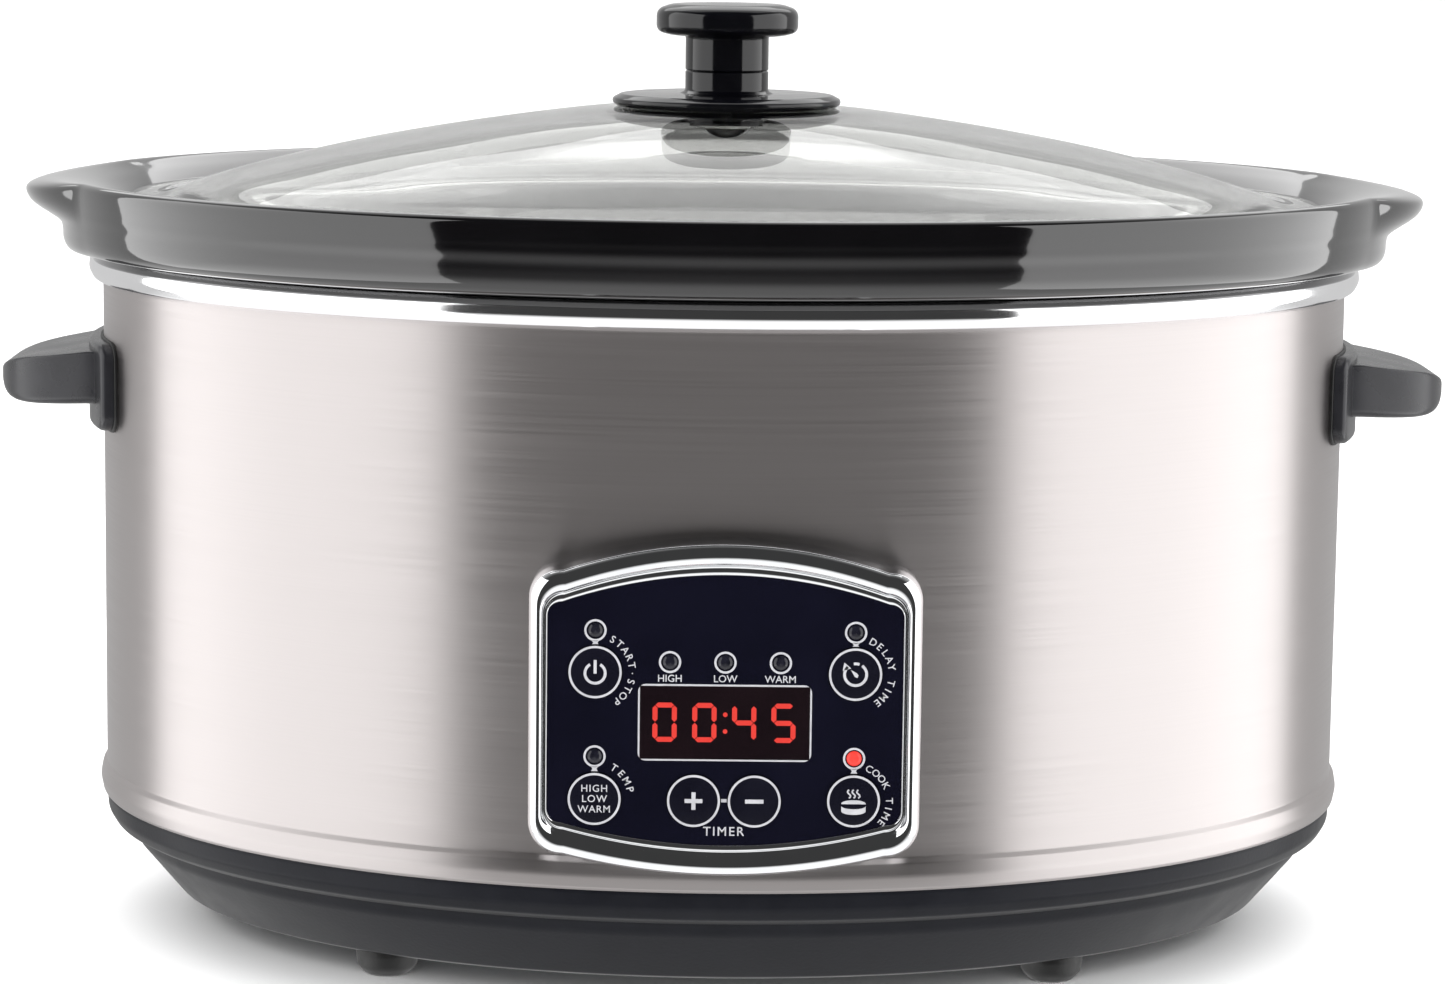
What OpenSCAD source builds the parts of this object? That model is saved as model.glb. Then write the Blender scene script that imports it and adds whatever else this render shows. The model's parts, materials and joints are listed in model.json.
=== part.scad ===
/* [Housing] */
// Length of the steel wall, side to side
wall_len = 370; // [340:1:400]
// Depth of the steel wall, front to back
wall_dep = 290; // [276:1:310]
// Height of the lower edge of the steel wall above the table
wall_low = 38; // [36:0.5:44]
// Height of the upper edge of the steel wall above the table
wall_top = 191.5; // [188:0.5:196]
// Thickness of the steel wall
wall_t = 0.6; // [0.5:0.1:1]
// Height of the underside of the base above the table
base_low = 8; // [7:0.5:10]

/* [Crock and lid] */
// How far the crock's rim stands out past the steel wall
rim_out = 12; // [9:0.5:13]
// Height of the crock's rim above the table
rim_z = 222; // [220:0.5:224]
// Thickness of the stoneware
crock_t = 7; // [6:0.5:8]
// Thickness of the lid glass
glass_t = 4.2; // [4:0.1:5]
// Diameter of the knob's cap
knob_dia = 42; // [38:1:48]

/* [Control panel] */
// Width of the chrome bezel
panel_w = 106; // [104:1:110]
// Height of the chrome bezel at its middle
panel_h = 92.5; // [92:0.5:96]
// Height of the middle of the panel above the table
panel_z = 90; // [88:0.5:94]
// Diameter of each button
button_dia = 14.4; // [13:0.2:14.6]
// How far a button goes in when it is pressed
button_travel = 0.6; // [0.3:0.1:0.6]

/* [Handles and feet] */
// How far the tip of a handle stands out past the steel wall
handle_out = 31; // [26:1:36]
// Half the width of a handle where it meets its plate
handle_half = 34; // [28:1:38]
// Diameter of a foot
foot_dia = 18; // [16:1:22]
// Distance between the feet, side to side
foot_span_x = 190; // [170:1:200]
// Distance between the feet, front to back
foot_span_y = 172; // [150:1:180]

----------

Repeat the whole listing exactly, keeping every line intact.

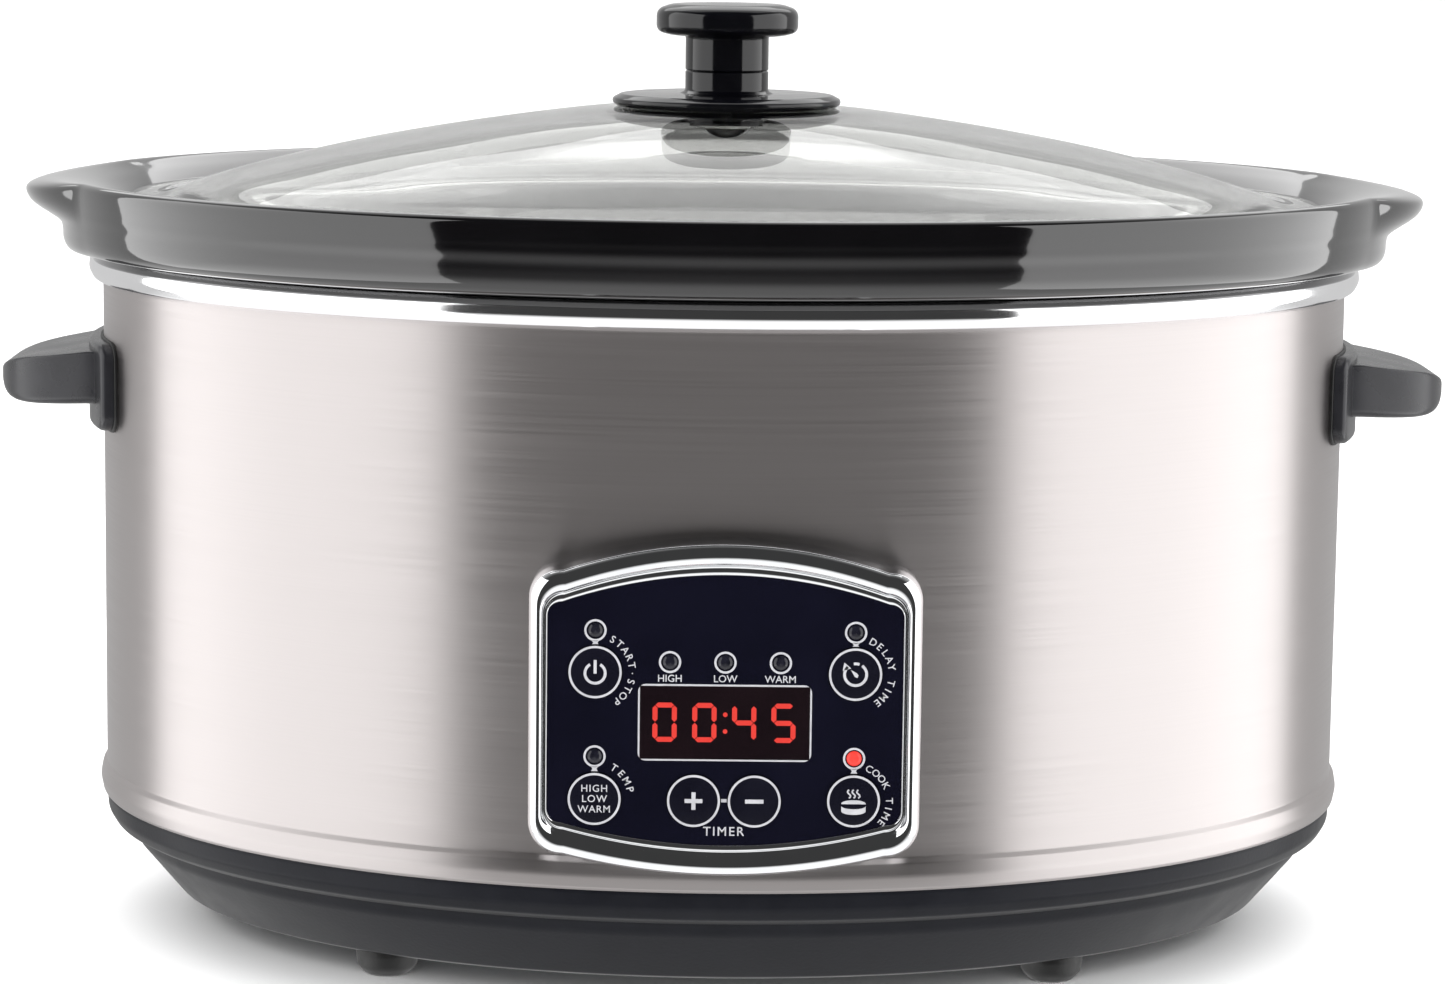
What OpenSCAD source builds the parts of this object? That model is saved as model.glb. Then write the Blender scene script that imports it and adds whatever else this render shows. The model's parts, materials and joints are listed in model.json.
=== part.scad ===
/* [Housing] */
// Length of the steel wall, side to side
wall_len = 370; // [340:1:400]
// Depth of the steel wall, front to back
wall_dep = 290; // [276:1:310]
// Height of the lower edge of the steel wall above the table
wall_low = 38; // [36:0.5:44]
// Height of the upper edge of the steel wall above the table
wall_top = 191.5; // [188:0.5:196]
// Thickness of the steel wall
wall_t = 0.6; // [0.5:0.1:1]
// Height of the underside of the base above the table
base_low = 8; // [7:0.5:10]

/* [Crock and lid] */
// How far the crock's rim stands out past the steel wall
rim_out = 12; // [9:0.5:13]
// Height of the crock's rim above the table
rim_z = 222; // [220:0.5:224]
// Thickness of the stoneware
crock_t = 7; // [6:0.5:8]
// Thickness of the lid glass
glass_t = 4.2; // [4:0.1:5]
// Diameter of the knob's cap
knob_dia = 42; // [38:1:48]

/* [Control panel] */
// Width of the chrome bezel
panel_w = 106; // [104:1:110]
// Height of the chrome bezel at its middle
panel_h = 92.5; // [92:0.5:96]
// Height of the middle of the panel above the table
panel_z = 90; // [88:0.5:94]
// Diameter of each button
button_dia = 14.4; // [13:0.2:14.6]
// How far a button goes in when it is pressed
button_travel = 0.6; // [0.3:0.1:0.6]

/* [Handles and feet] */
// How far the tip of a handle stands out past the steel wall
handle_out = 31; // [26:1:36]
// Half the width of a handle where it meets its plate
handle_half = 34; // [28:1:38]
// Diameter of a foot
foot_dia = 18; // [16:1:22]
// Distance between the feet, side to side
foot_span_x = 190; // [170:1:200]
// Distance between the feet, front to back
foot_span_y = 172; // [150:1:180]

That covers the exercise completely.